**Exercise prompt:** Both the line containing "Continue the Blender" and the line containing "fleck = pattern(260.0, 6.0, 2.0)" are to be reproduced exactly, along with every line between them, and nothing more.
* * * * * * *
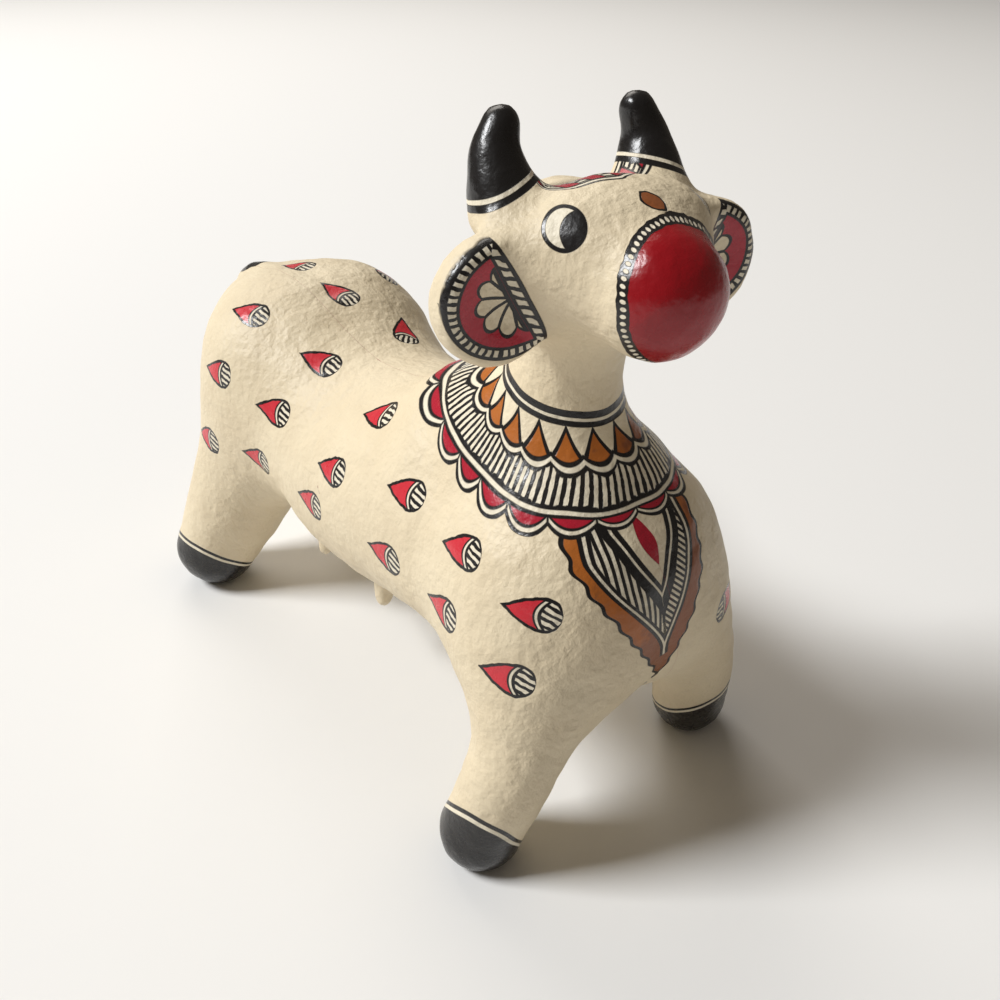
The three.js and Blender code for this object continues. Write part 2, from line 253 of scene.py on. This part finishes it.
# Hoof lines: height, how far out and back, and the rise outwards and to the rear
FRONT_RIGHT_HOOF = (24.8, 48.4, -5.5, 1.4, -0.45)
FRONT_LEFT_HOOF = (20.5, 32.9, -13.2, 0.3, -0.62)
HIND_HOOF = (21.4, 51.8, 152.7, 0.77, -0.08)
LEGS_APART = 75.0  # front legs are nearer than this, hind legs farther back
INNER_HOOF = 18.0  # no hoof is nearer to the middle plane
HOOF_TOP = 34.0


def above_hoof_line():
    x, y, z = brushed.T
    side = np.abs(x)

    def above_line(height, out, back, rise_out, rise_back):
        steep = math.sqrt(1 + rise_out ** 2 + rise_back ** 2)
        return (z - height - (side - out) * rise_out - (y - back) * rise_back) / steep

    front = np.where(x < 0, above_line(*FRONT_RIGHT_HOOF), above_line(*FRONT_LEFT_HOOF))
    level = np.where(y < LEGS_APART, front, above_line(*HIND_HOOF))
    return level + short_of(side, INNER_HOOF) + past(z, HOOF_TOP)


keep("levels", np.stack([collar_level(), tail_distance(), above_hoof_line()], axis=1))

# Pendant on the chest: heights of its lower tips and widest half widths
PENDANT_SIDE = -3.7  # where its middle line crosses the height below
PENDANT_SIDE_HEIGHT = 94.0
PENDANT_LEAN = 0.11
PENDANT_BACK = 12.0  # it stays in front of this
PENDANT_TUCK = 0.4  # its right side is drawn in over the same height
BORDER_TIP, BORDER_TOP, BORDER_WIDTH = 52.4, 99.0, 19.2
CLOTH_TIP, CLOTH_TOP, CLOTH_WIDTH = 67.5, 97.0, 14.5
CLOTH_BOTTOM = 64.0
FIELDS = ((77.8, 10.6), (82.5, 9.0), (85.2, 7.2))  # nested inside the cloth, from outer to inner
FIELD_TOP = 99.0


def leaf_width(z, tip, top, width, power):
    part = np.clip((z - tip) / (top - tip), 0, 1)
    return width * np.sin(part * math.pi / 2) ** power


def pendant_coordinates():
    """Across the pendant from its middle line, and the half widths of its border and of its cloth."""
    x, y, z = brushed.T
    across = x - PENDANT_SIDE - PENDANT_LEAN * (PENDANT_SIDE_HEIGHT - z)
    border = leaf_width(z, BORDER_TIP, BORDER_TOP, BORDER_WIDTH, 1.4)
    cloth = leaf_width(z, CLOTH_TIP, CLOTH_TOP, CLOTH_WIDTH, 1.5) - STEEP * (z < CLOTH_BOTTOM)
    tucked = PENDANT_TUCK * np.maximum(z - PENDANT_SIDE_HEIGHT, 0) * (across < 0)
    pulled_in = tucked + past(y, PENDANT_BACK)
    return np.stack([across, border - pulled_in, cloth - pulled_in], axis=1)


def field_width(tip, width):
    _, y, z = brushed.T
    part = np.clip((z - tip) / (FIELD_TOP - tip), 0, 1)
    bulged = part * (1 + 0.35 * part * (1 - part))
    return bulged * width - STEEP * (z < tip - 3) - past(y, PENDANT_BACK)


keep("pendant", pendant_coordinates())
keep("pendant_inside", np.stack([field_width(tip, width) for tip, width in FIELDS], axis=1))

# Ear: the painted field is round on top and cut off straight towards the cheek
EAR_OUT, EAR_HEIGHT = 24.5, 154.5  # middle of the round edge
EAR_HALF_WIDTH, EAR_HALF_HEIGHT = 15.5, 13.0
EAR_DEPTH = 14.0
EAR_CUT_OUT, EAR_CUT_HEIGHT = 28.1, 167.2  # a place on the straight edge
EAR_CUT_LEAN = (0.883, -0.467)
EAR_ROOT = 11.0  # the field starts this far from the middle plane
EAR_TIP, EAR_TIP_BACK = 40.0, 4.0  # the field stays in front of a slanting plane through here
EAR_RIM_SLANT = 0.24


def ear_coordinates():
    """Depth inside the round edge and inside the straight edge of the ear's painted field, and its side."""
    x, y, z = head.T
    side = np.abs(x)
    shell = np.hypot((side - EAR_OUT) / EAR_HALF_WIDTH, (z - EAR_HEIGHT) / EAR_HALF_HEIGHT)
    from_round = (1 - shell) * EAR_DEPTH
    from_straight = (side - EAR_CUT_OUT) * EAR_CUT_LEAN[0] + (z - EAR_CUT_HEIGHT) * EAR_CUT_LEAN[1]
    rim = EAR_TIP_BACK + (EAR_TIP - side) * EAR_RIM_SLANT
    outside = past(y, rim) + short_of(side, EAR_ROOT)
    return np.stack([from_round - outside, from_straight - outside, side], axis=1)


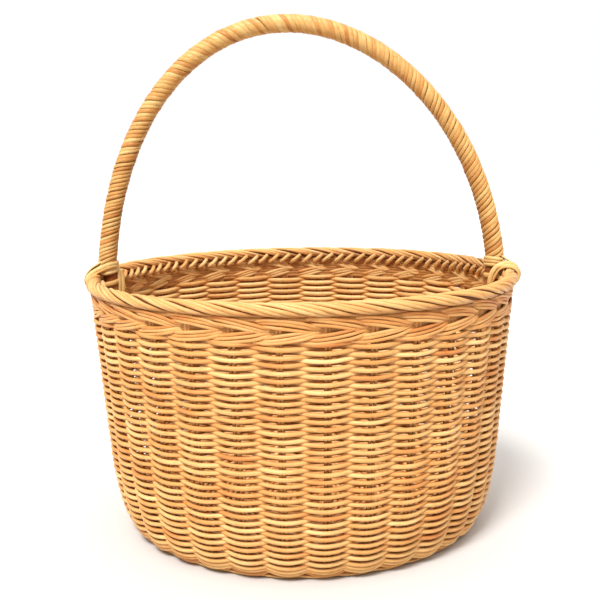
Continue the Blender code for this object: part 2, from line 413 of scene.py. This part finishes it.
def cane_material(name, tones, roughness, stretch=1.0):
    """Peeled cane: tone drifts along each reed, with fine fibres, flecks and a soft gloss.

    The reed's own tone, seed and painted shade come from its colour attribute. stretch packs the
    pattern closer along the reed.
    """
    mat = bpy.data.materials.new(name)
    mat.use_nodes = True
    tree = mat.node_tree
    shader = tree.nodes["Principled BSDF"]
    shader.inputs["IOR"].default_value = CANE_IOR
    shader.inputs["Specular IOR Level"].default_value = CANE_SPECULAR

    place = node(tree, "ShaderNodeSeparateXYZ")
    feed(tree, place.inputs[0], node(tree, "ShaderNodeUVMap", uv_map="reed").outputs["UV"])
    along, around = place.outputs["X"], place.outputs["Y"]
    own = node(tree, "ShaderNodeSeparateColor")
    tone = node(tree, "ShaderNodeAttribute", attribute_name="tone")
    feed(tree, own.inputs[0], tone.outputs["Color"])
    seed = calc(tree, "MULTIPLY", own.outputs["Green"], SEED_SPREAD)

    def pattern(per_metre, round_reed, detail, roughness=0.5):
        """Noise with a given number of features to a metre of reed and round the reed."""
        spot = (
            calc(tree, "MULTIPLY", along, per_metre * stretch),
            calc(tree, "MULTIPLY", around, round_reed),
            seed,
        )
        return noise(tree, spot, detail, roughness)

    drift = noise(tree, (calc(tree, "MULTIPLY", along, 24.0 * stretch), seed), 3.0, 0.6)
    fibre = pattern(55.0, 15.0, 4.0, 0.65)
    fleck = pattern(260.0, 6.0, 2.0)

    # The tone is the reed's own, plus and minus some drift and a little fibre
    drift_share = calc(tree, "MULTIPLY_ADD", drift, DRIFT, -DRIFT / 2)
    share = calc(tree, "ADD", own.outputs["Red"], drift_share)
    fibre_share = calc(tree, "MULTIPLY_ADD", fibre, FIBRE, -FIBRE / 2)
    colour = ramp(tree, calc(tree, "ADD", share, fibre_share, clamp=True), tones)
    colour = tinted(tree, FLECK_SHARE, colour, ramp(tree, fleck, FLECK_STOPS))
    # The colour attribute's blue is painted shade, which tints the cane brown
    painted_shade = calc(tree, "MULTIPLY", own.outputs["Blue"], PAINTED_SHADE_SHARE)
    feed(tree, shader.inputs["Base Color"], tinted(tree, painted_shade, colour, PAINTED_SHADE_COLOUR))

    gloss = node(tree, "ShaderNodeMapRange", in_From_Min=0.3, in_From_Max=0.7,
                 in_To_Min=roughness - 0.09, in_To_Max=roughness + 0.12)
    feed(tree, gloss.inputs[0], fibre)
    feed(tree, shader.inputs["Roughness"], gloss.outputs[0])
    relief = node(tree, "ShaderNodeBump", in_Strength=0.35, in_Distance=0.0004)
    feed(tree, relief.inputs["Height"], calc(tree, "MULTIPLY_ADD", fleck, 0.4, fibre))
    feed(tree, shader.inputs["Normal"], relief.outputs["Normal"])
    return mat


weaver_cane = cane_material("weaver_cane_look", (
    (0.00, linear(252, 209, 143)),
    (0.30, linear(228, 178, 112)),
    (0.55, linear(218, 156, 88)),
    (0.78, linear(205, 129, 68)),
    (1.00, linear(178, 95, 44)),
), 0.46)
rim_cane = cane_material("rim_cane_look", (
    (0.00, linear(234, 196, 136)),
    (0.40, linear(227, 173, 107)),
    (0.70, linear(215, 148, 81)),
    (1.00, linear(188, 109, 51)),
), 0.42)
stake_cane = cane_material("stake_cane_look", (
    (0.00, linear(226, 172, 102)),
    (0.50, linear(196, 136, 74)),
    (1.00, linear(150, 94, 46)),
), 0.55)
lap_cane = cane_material("split_cane_look", (
    (0.00, linear(231, 199, 136)),
    (0.35, linear(220, 174, 105)),
    (0.65, linear(205, 143, 76)),
    (1.00, linear(160, 93, 43)),
), 0.38, stretch=1.4)
# A dark cane for the border's core: its colour is painted shade, seen between the strands
core_shade_cane = cane_material("core_cane_look", (
    (0.00, linear(120, 68, 30)),
    (1.00, linear(70, 38, 16)),
), 0.7)


# ---------------------------------------------------------------- stakes

def make_stakes():
    """Each pair of stakes is two round reeds side by side, a little unlike in girth and lean."""
    per_piece = 4
    wobble, spacing = 0.00003, 1.02 * STAKE
    rng = np.random.default_rng(11)
    radius, height, normal = profile_at(np.linspace(0, PROFILE_LENGTH[-1], 44))
    for first in range(0, STAKES, per_piece):
        piece = Piece(f"stakes_{first // per_piece + 1}")
        names = []
        for i in range(first, first + per_piece):
            names.append(f"stake_pair_{i + 1:02d}")
            angle = np.full_like(radius, (i + 0.5) * STEP)
            across = np.stack([-np.sin(angle), np.cos(angle), 0 * angle], -1)
            out = np.stack([normal[:, 0] * np.cos(angle), normal[:, 0] * np.sin(angle), normal[:, 1]], -1)
            for side in (-1, 1):
                apart = side * spacing + np.cumsum(rng.normal(0, wobble, len(radius)))
                path = ring_points(radius, angle, height) + across * apart[:, None]
                size = STAKE * rng.uniform(0.95, 1.0)
                piece.reed(path, out, size, size, tone=rng.uniform(0.25, 0.6), seed=rng.random())
        piece.build(stake_cane, "stake_cane", *names)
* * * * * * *
**Exercise response:**
Continue the Blender code for this object: part 2, from line 413 of scene.py. This part finishes it.
def cane_material(name, tones, roughness, stretch=1.0):
    """Peeled cane: tone drifts along each reed, with fine fibres, flecks and a soft gloss.

    The reed's own tone, seed and painted shade come from its colour attribute. stretch packs the
    pattern closer along the reed.
    """
    mat = bpy.data.materials.new(name)
    mat.use_nodes = True
    tree = mat.node_tree
    shader = tree.nodes["Principled BSDF"]
    shader.inputs["IOR"].default_value = CANE_IOR
    shader.inputs["Specular IOR Level"].default_value = CANE_SPECULAR

    place = node(tree, "ShaderNodeSeparateXYZ")
    feed(tree, place.inputs[0], node(tree, "ShaderNodeUVMap", uv_map="reed").outputs["UV"])
    along, around = place.outputs["X"], place.outputs["Y"]
    own = node(tree, "ShaderNodeSeparateColor")
    tone = node(tree, "ShaderNodeAttribute", attribute_name="tone")
    feed(tree, own.inputs[0], tone.outputs["Color"])
    seed = calc(tree, "MULTIPLY", own.outputs["Green"], SEED_SPREAD)

    def pattern(per_metre, round_reed, detail, roughness=0.5):
        """Noise with a given number of features to a metre of reed and round the reed."""
        spot = (
            calc(tree, "MULTIPLY", along, per_metre * stretch),
            calc(tree, "MULTIPLY", around, round_reed),
            seed,
        )
        return noise(tree, spot, detail, roughness)

    drift = noise(tree, (calc(tree, "MULTIPLY", along, 24.0 * stretch), seed), 3.0, 0.6)
    fibre = pattern(55.0, 15.0, 4.0, 0.65)
    fleck = pattern(260.0, 6.0, 2.0)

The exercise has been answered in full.